Second, the lower threshold for the third-party fees advances the Bureau’s objectives of transparency to consumers, while addressing the reality that covered third-party fees vary from institution to institution. The Bureau recognizes that it may be unduly costly for the institution to establish the relationships necessary to identify the exact third-party fee amount that will apply when the disclosures are made if only a few transfers to the particular recipient institution are conducted within a year. On the other hand, if an institution is making 500 or more transfers to a particular recipient institution, this exception encourages the sending and receiving institutions to establish a banking relationship which would presumably enable the institutions to control, or at least ascertain, the third-party fees that will apply when the disclosures are provided.
Third, the 500 to 1,000 question is not an “apples to apples” comparison. The 1,000-threshold for exchange rates takes a broader look and considers the number of transfers to a particular country (not to an institution). The Bureau is concerned that it may be unduly costly for the institution to establish and maintain currency-trading desk capabilities and risk-management policies and practices related to foreign exchange trading of that currency, or to use service providers, correspondent institutions, or persons that act as the insured institution’s agent to obtain exact exchange rates for that currency if fewer than 1,000 remittance transfers are made in the prior year.
Fourth, unlike covered third-party fees, where the amount of the fees charged vary by institution, the Bureau understands that the exchange rate generally is determined at the country level.
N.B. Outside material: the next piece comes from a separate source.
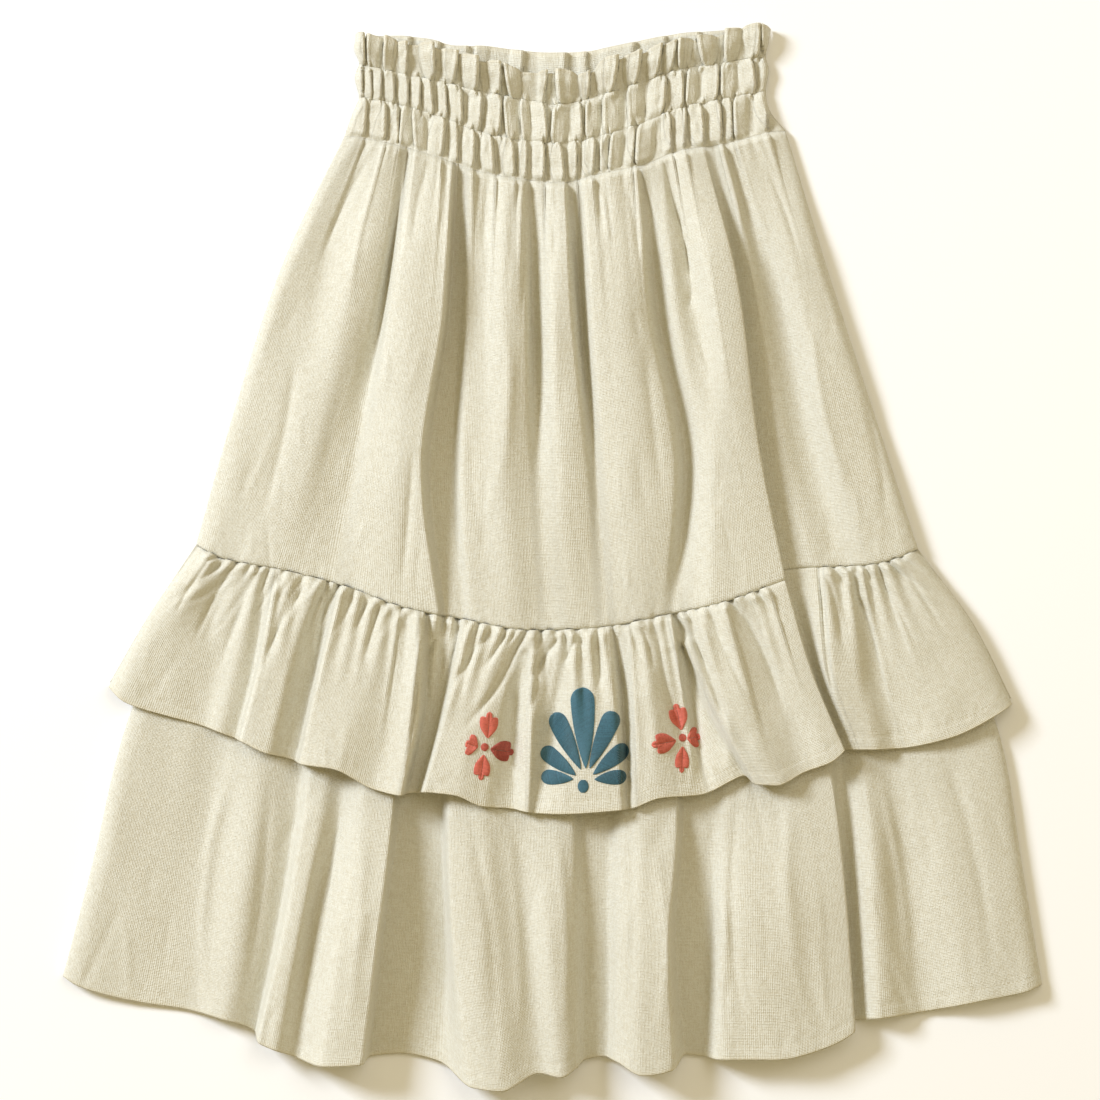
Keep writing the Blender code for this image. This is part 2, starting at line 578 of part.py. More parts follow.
def build_flounce(panel_foot, panel_spans):
    """Front flounce: hung from the seam, its small gathers running out into larger waves."""
    x_seam = column(FLOUNCE_FOLDS, "x_seam")
    z_seam = seam_heights(panel_foot, panel_spans, x_seam, FLOUNCE_OVERLAP_EDGE)
    layout = Layout(
        table=FLOUNCE_FOLDS,
        x_names=("x_seam", "x_mid", "x_hem"),
        z_levels=np.stack([z_seam, column(FLOUNCE_FOLDS, "z_mid"), column(FLOUNCE_FOLDS, "z_hem")]),
        levels=FLOUNCE_LEVELS,
        rows=[0.0, 0.07, 0.19, 0.4, 0.7, 1.0],
        pitch=8.0)
    surface, spans = folded_piece(layout, seam_line(FLOUNCE_OVERLAP_EDGE),
                                  hem_line(column(FLOUNCE_FOLDS, "y_hem")), on_table)
    part = np.linspace(0.0, 1.0, surface.shape[1])
    wave = gather_wave(part, FLOUNCE_GATHERS, 0.6) * smoothstep(0.0, 0.02, part) * smoothstep(1.0, 0.98, part)
    turn = (spans >= FLOUNCE_OVERLAP_EDGE - 1) & (spans < FLOUNCE_OVERLAP_EDGE + 4)
    wave = np.where(turn, 0.0, wave)
    for row, level in enumerate(layout.rows):
        strength = 0.35 + 0.65 * smoothstep(0.0, 0.1, level) - smoothstep(0.15, 0.75, level)
        surface[row, :, 2] += FLOUNCE_GATHER_Z * max(strength, 0.0) * wave
    return surface


def build_tier(flounce):
    """Lower front tier: smooth under the flounce, then in its own deep folds down to the hem."""
    def under_seam(x, spans, stations, columns):
        return seam_line(TIER_OVERLAP_EDGE)(x, spans, stations, columns) + 1.0

    def on_back(x, y):
        return back_base(x, y) + WALL / 2 + LAYER_GAP
    names = ("z_seam", "z_flounce", "z_shin", "z_hem")
    layout = Layout(
        table=TIER_FOLDS,
        x_names=("x_seam", "x_flounce", "x_shin", "x_hem"),
        z_levels=np.stack([column(TIER_FOLDS, name) for name in names]),
        levels=TIER_LEVELS,
        rows=[0.0, 0.2, 0.36, 0.45, 0.56, 0.7, 0.85, 1.0],
        pitch=17.0)
    surface, spans = folded_piece(layout, under_seam, hem_line(column(TIER_FOLDS, "y_hem")), on_back)
    return lay_on_back(press_under(surface, flounce))


def span_columns(count):
    """Fractions across a piece, closer at its two side edges."""
    inner = np.linspace(0.012, 0.988, count)
    return np.concatenate([[0.0, 0.003], inner, [0.997, 1.0]])


def drop_edges(surface, rim_z, reach):
    """Round a front piece's side edges down to the back's border within a short reach, in mm."""
    step = PLAN_STEP / MM
    for row in surface:
        distance = np.minimum(row[:, 0] - row[0, 0], row[-1, 0] - row[:, 0]) * step
        share = np.sqrt(1 - np.clip(1 - distance / reach, 0.0, 1.0) ** 2)
        row[:, 2] = rim_z + (row[:, 2] - rim_z) * share
    return surface


def band_section(zone, columns):
    """Plan x and y across the waistband at a zone coordinate from 0, free edge, to 3, waist seam."""
    stations = [row.zone for row in BAND_EDGES]
    left, right = monotone_curve(stations, [[row.left, row.right] for row in BAND_EDGES], np.array([zone]))[0]
    return left + (right - left) * columns


def frill_edge(x, frill):
    """Plan y of the heading's free edge at each plan x."""
    centres = [(row.left + row.right) / 2 for row in frill]
    return curve_height(list(zip(centres, [row.edge for row in frill])), x)


def band_y(x, zone, frill, dip):
    """Plan y of the waistband at a zone coordinate; dip raises the hidden rows of the back."""
    rows = [curve_height([(row.x, row[index]) for row in SHIRRING], x) for index in (1, 2, 3)]
    lines = [frill_edge(x, frill), rows[0] - dip, rows[1] - dip, rows[2] - dip * 0.5]
    zone_index = min(int(zone), 2)
    part = zone - zone_index
    return lines[zone_index] * (1 - part) + lines[zone_index + 1] * part


def band_gathers(x, zone, frill):
    """Height of the gathers at a zone coordinate, pinched at each row of shirring."""
    zones = [frill, UPPER_CHANNEL, LOWER_CHANNEL]
    index = min(int(zone), 2)
    part = zone - index
    if index == 0:
        swell = math.sin(math.pi / 2 * (1 - part)) ** 0.7
    else:
        swell = math.sin(math.pi * min(part, 1.0)) ** 0.7 if part < 1.0 else 0.0
    height = gathered(x, zones[index])
    if index > 0:
        height += (gathered(x, zones[index - 1]) - height) * 0.5 * float(smoothstep(0.18, 0.0, part))
    if index < 2:
        height += (gathered(x, zones[index + 1]) - height) * 0.5 * float(smoothstep(0.82, 1.0, part))
    return height * (PINCH + (1 - PINCH) * swell)


BAND_ROWS = [0.0, 0.45, 1.0, 1.3, 1.7, 2.0, 2.3, 2.7, 3.0]


def build_front_band(panel_top):
    """Front waistband, whose last row takes the upper panel's height at the waist seam."""
    columns = span_columns(92)
    surface = []
    for zone in BAND_ROWS:
        x = band_section(zone, columns)
        y = band_y(x, zone, FRONT_FRILL, 0.0)
        floor = BAND_VALLEY_Z + (FRILL_VALLEY_Z - BAND_VALLEY_Z) * float(smoothstep(1.0, 0.25, zone))
        z = floor + band_gathers(x, zone, FRONT_FRILL)
        if zone == BAND_ROWS[-1]:
            z = np.interp(x, panel_top[:, 0], panel_top[:, 2])
        surface.append(np.stack([x, y, z], axis=1))
    return drop_edges(np.array(surface), BAND_WALL + LAYER_GAP + BAND_WALL, 3.5)


def build_back_band():
    """Back waistband on the table, its channels' gathers nested under the front ones."""
    columns = span_columns(54)
    surface = []
    for zone in BAND_ROWS[:-1:2] + [3.0]:
        x = band_section(zone, columns)
        y = band_y(x, zone, BACK_FRILL, 3.0)
        share = 1.0 if zone < 1.0 else BACK_GATHER_SHARE
        near_edge = smoothstep(0.0, 14.0, np.minimum(x - x[0], x[-1] - x))
        z = BAND_FLOOR_Z + share * band_gathers(x, zone, BACK_FRILL) * near_edge
        surface.append(np.stack([x, y, z], axis=1))
    return np.array(surface)


def back_folds(x, y):
    """Height of the back's soft folds above where it lies."""
    height = np.zeros_like(x)
    for fold in BACK_FOLDS:
        part = (y - fold.y_top) / (fold.y_foot - fold.y_top)
        clipped = np.clip(part, 0.0, 1.0)
        centre = fold.x_top + clipped * (fold.x_foot - fold.x_top)
        half = (fold.width_top + clipped * (fold.width_foot - fold.width_top)) / 2
        peak = fold.height_top + clipped * (fold.height_foot - fold.height_top)
        fade = smoothstep(-0.25, 0.0, part) * smoothstep(1.25, 1.0, part)
        across = np.clip(np.abs(x - centre) / half, 0.0, 1.0)
        height = np.maximum(height, peak * fade * (0.5 + 0.5 * np.cos(math.pi * across)))
    return height


def back_outline(levels, left, right, part):
    """Left and right plan x of a back piece at a level between its top and its foot."""
    pair = monotone_curve(levels, np.stack([left, right], axis=1), np.array([part]))[0]
    return pair[0], pair[1]


def build_back_panel():
    """Upper back panel, flat on the table but for its soft folds."""
    columns = span_columns(26)
    rows = [0.0, 0.2, 0.45, 0.7, 0.88, 1.0]
    first, last = PANEL_FOLDS[0], PANEL_FOLDS[-1]
    surface = []
    for level in rows:
        left, right = back_outline(PANEL_LEVELS, first[:4], last[:4], level)
        x = left + (right - left) * columns
        top = curve_height([(row.x, row.row_3) for row in SHIRRING],
                           first.x_waist + (last.x_waist - first.x_waist) * columns) - 1.5
        foot = curve_height(BACK_SEAM, first.x_seam + (last.x_seam - first.x_seam) * columns)
        y = top + level * (foot - top)
        surface.append(np.stack([x, y, FLOOR_Z + back_folds(x, y)], axis=1))
    return np.array(surface)


def build_back_flounce():
    """Back flounce, pressed on the table by what lies on it."""
    columns = span_columns(58)
    rows = [0.0, 0.12, 0.45, 1.0]
    first, last = FLOUNCE_FOLDS[0], FLOUNCE_FOLDS[-1]
    part = np.linspace(0.0, 1.0, len(columns))
    wave = np.maximum(gather_wave(part, BACK_FLOUNCE_GATHERS, 1.7) * 1.5 - 0.5, 0.0)
    wave = wave * smoothstep(0.0, 0.06, part) * smoothstep(1.0, 0.94, part)
    surface = []
    for level in rows:
        left, right = back_outline(FLOUNCE_LEVELS, first[:3], last[:3], level)
        x = left + (right - left) * columns
        top = curve_height(BACK_SEAM, first.x_seam + (last.x_seam - first.x_seam) * columns)
        foot = curve_height(BACK_FLOUNCE_HEM, first.x_hem + (last.x_hem - first.x_hem) * columns)
        y = top + level * (foot - top)
        strength = BACK_FLOUNCE_GATHER_Z * float(smoothstep(0.9, 0.3, level))
        surface.append(np.stack([x, y, FLOOR_Z + strength * wave], axis=1))
    return np.array(surface)


def build_back_tier():
    """Lower back tier: on the back flounce at first, then down on the table."""
    columns = span_columns(26)
    rows = [0.0, 0.2, 0.36, 0.46, 0.56, 0.72, 0.88, 1.0]
    first, last = TIER_FOLDS[0], TIER_FOLDS[-1]
    surface = []
    for level in rows:
        left, right = back_outline(TIER_LEVELS, first[:4], last[:4], level)
        x = left + (right - left) * columns
        top = curve_height(BACK_SEAM, first.x_seam + (last.x_seam - first.x_seam) * columns) + 1.0
        foot = curve_height(BACK_HEM, first.x_hem + (last.x_hem - first.x_hem) * columns)
        y = top + level * (foot - top)
        surface.append(np.stack([x, y, back_base(x, y + (level == 0.0))], axis=1))
    return np.array(surface)


def surface_normals(points):
    """Unit normals of a grid of points; at the sewn edges they stay across the skirt."""
    along = np.gradient(points, axis=1)
    down = np.gradient(points, axis=0)
    normals = np.cross(down, along)
    normals[0, :, 1] = 0.0
    normals[-1, :, 1] = 0.0
    return normals / np.linalg.norm(normals, axis=2, keepdims=True)


def swollen(surface):
    """Heights with the folds below the waist standing prouder; every cloth keeps its order."""
    height = surface[..., 2]
    share = SWELL * smoothstep(SWELL_TOP, SWELL_FULL, surface[..., 1])
    return height + share * np.maximum(height - SWELL_FROM, 0.0)


def to_metres(surface):
    """Plan points as metres about the origin."""
    metres = np.empty_like(surface)
    metres[..., 0] = (surface[..., 0] - PLAN_CENTRE_X) * PLAN_STEP
    metres[..., 1] = (PLAN_CENTRE_Y - surface[..., 1]) * PLAN_STEP
    metres[..., 2] = swollen(surface) * MM
    return metres


def linen():
    """Cream linen; each piece has its own copy."""
    material = bpy.data.materials.new("linen")
    material.use_nodes = True
    shader = material.node_tree.nodes["Principled BSDF"]
    shader.inputs["Base Color"].default_value = LINEN
    shader.inputs["Roughness"].default_value = 0.9
    shader.inputs["Metallic"].default_value = 0.0
    return material


def make_wall(name, surface, wall):
    """Object for one piece: a closed wall of even thickness about its middle surface."""
    middle = to_metres(surface)
    offset = surface_normals(middle) * (wall * MM / 2)
    rows, columns = middle.shape[:2]
    points = np.concatenate([(middle + offset).reshape(-1, 3), (middle - offset).reshape(-1, 3)])
    under = rows * columns
    faces = []
    for row in range(rows - 1):
        for side in range(columns - 1):
            corner = row * columns + side
            below = corner + columns
            faces.append((corner, below, below + 1))
            faces.append((corner, below + 1, corner + 1))
            faces.append((under + corner, under + below + 1, under + below))
            faces.append((under + corner, under + corner + 1, under + below + 1))
    for side in range(columns - 1):
        foot = (rows - 1) * columns + side
        faces.append((side, side + 1, under + side + 1, under + side))
        faces.append((foot + 1, foot, under + foot, under + foot + 1))
    for row in range(rows - 1):
        left = row * columns
        right = left + columns - 1
        faces.append((left + columns, left, under + left, under + left + columns))
        faces.append((right, right + columns, under + right + columns, under + right))
    mesh = bpy.data.meshes.new(name)
    mesh.from_pydata(points.tolist(), [], faces)
    mesh.update()
    mesh.shade_smooth()
    mesh.materials.append(linen())
    piece = bpy.data.objects.new(name, mesh)
    bpy.context.scene.collection.objects.link(piece)
    return piece


def main():
    """Clear the scene and make the eight pieces."""
    for item in list(bpy.data.objects):
        bpy.data.objects.remove(item)
    panel, spans = build_panel()
    flounce = build_flounce(panel[-1], spans)
    half = SEAM_GAP / 2
    make_wall("waistband_front", gap_rows(build_front_band(panel[0]), 0.0, half), BAND_WALL)
    make_wall("waistband_back", gap_rows(build_back_band(), 0.0, half), BAND_WALL)
    make_wall("front_panel", gap_rows(panel, half, half), WALL)
    make_wall("back_panel", gap_rows(build_back_panel(), half, half), WALL)
    make_wall("ruffle_front", gap_rows(flounce, half, 0.0), WALL)
    make_wall("ruffle_back", gap_rows(build_back_flounce(), half, 0.0), WALL)
    make_wall("lower_tier_front", gap_rows(build_tier(flounce), half, 0.0), WALL)
    make_wall("lower_tier_back", gap_rows(build_back_tier(), half, 0.0), WALL)


main()
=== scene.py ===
"""Looks of a child's linen skirt that lies flat on a table, face up.

The skirt is sewn from a shirred waistband with a frilled heading, an upper panel, a gathered flounce with
a free hem and a lower tier, each once for the front and once for the back. Places on the plan are counted
in steps of 0.6 mm from the upper left corner of a square plan, x to the right and y down the skirt, and
heights are in millimetres above the table, to the middle of the cloth.
"""
from __future__ import annotations

import logging
import math
from dataclasses import dataclass
from enum import Enum
from functools import partial
from typing import Callable, NamedTuple, Optional, Sequence, TypeVar

import bpy
import numpy as np
from bpy.types import ID, Material, Mesh, NodeSocket, NodeTree, Object
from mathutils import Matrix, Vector
from mathutils.bvhtree import BVHTree

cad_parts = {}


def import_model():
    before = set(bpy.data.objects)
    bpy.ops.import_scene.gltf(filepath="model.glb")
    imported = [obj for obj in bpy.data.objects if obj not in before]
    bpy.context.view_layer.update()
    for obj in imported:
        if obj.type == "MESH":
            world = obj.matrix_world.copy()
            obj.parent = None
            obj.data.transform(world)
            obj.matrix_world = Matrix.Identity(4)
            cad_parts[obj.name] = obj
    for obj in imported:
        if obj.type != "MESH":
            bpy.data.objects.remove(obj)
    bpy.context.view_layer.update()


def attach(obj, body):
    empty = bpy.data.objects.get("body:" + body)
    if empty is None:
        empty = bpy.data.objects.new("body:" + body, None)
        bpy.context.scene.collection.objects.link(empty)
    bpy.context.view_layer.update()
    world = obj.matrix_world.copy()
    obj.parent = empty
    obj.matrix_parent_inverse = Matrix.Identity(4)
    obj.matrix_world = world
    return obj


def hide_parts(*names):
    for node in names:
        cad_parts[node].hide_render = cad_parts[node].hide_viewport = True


Array = np.ndarray
LOG = logging.getLogger("linen_skirt")
BODY = "root"
MM = 0.001


class Slot(Enum):
    """Material slots of the record."""

    LINEN = "linen"
    THREAD = "thread"
    BLUE = "embroidery_blue"
    CORAL = "embroidery_coral"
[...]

VI. Implications for Bureau Approach and Competition Between Banks vs. Fintechs
Given the Bureau’s proposal, it appears that the Rule signifies a hands-off approach that is more deferential to industry concerns.
The less obvious trend emerging from this rulemaking, however, relates to the distinction between traditional banking and Fintech. As noted above, the issue of estimates in the Rule is one in which industry participants were divided: banks and depository institutions sought to preserve the status quo, whereas the Fintech wished to tighten the restrictions on the industry to provide consumers with more precise disclosures.
The Fintech sought not only to demonstrate heightened compliance capability as to existing rules but to argue that bank models were inferior for precision in consumer disclosure and future rules should be made more stringent given its superior technology. The Fintech requested the Bureau to actually change the rules to make it more difficult for incumbent banks to compete and to make it easier for the Fintech to monetize superior payment rails abroad by leveraging a permanent demise of the Temporary Exception. In this instance, it appears the Bureau declined the Fintech’s proposal, and provided a more sympathetic response towards banks and depository institutions, by proposing that a variation of the Temporary Exception be passed in a more permanent form.
Finally, the current state of play is one in which the Bureau’s rulemaking division resides in a separate organizational silo from that of the Office of Innovation. As the industry moves forward, however, and Fintech businesses are afforded increased opportunities to influence the Bureau’s policies through the latter office, it will be interesting to see how Fintechs may more palpably seek to leverage rulemaking to gain a competitive advantage. From the looks of the Rule and other industry developments, that trend has already begun.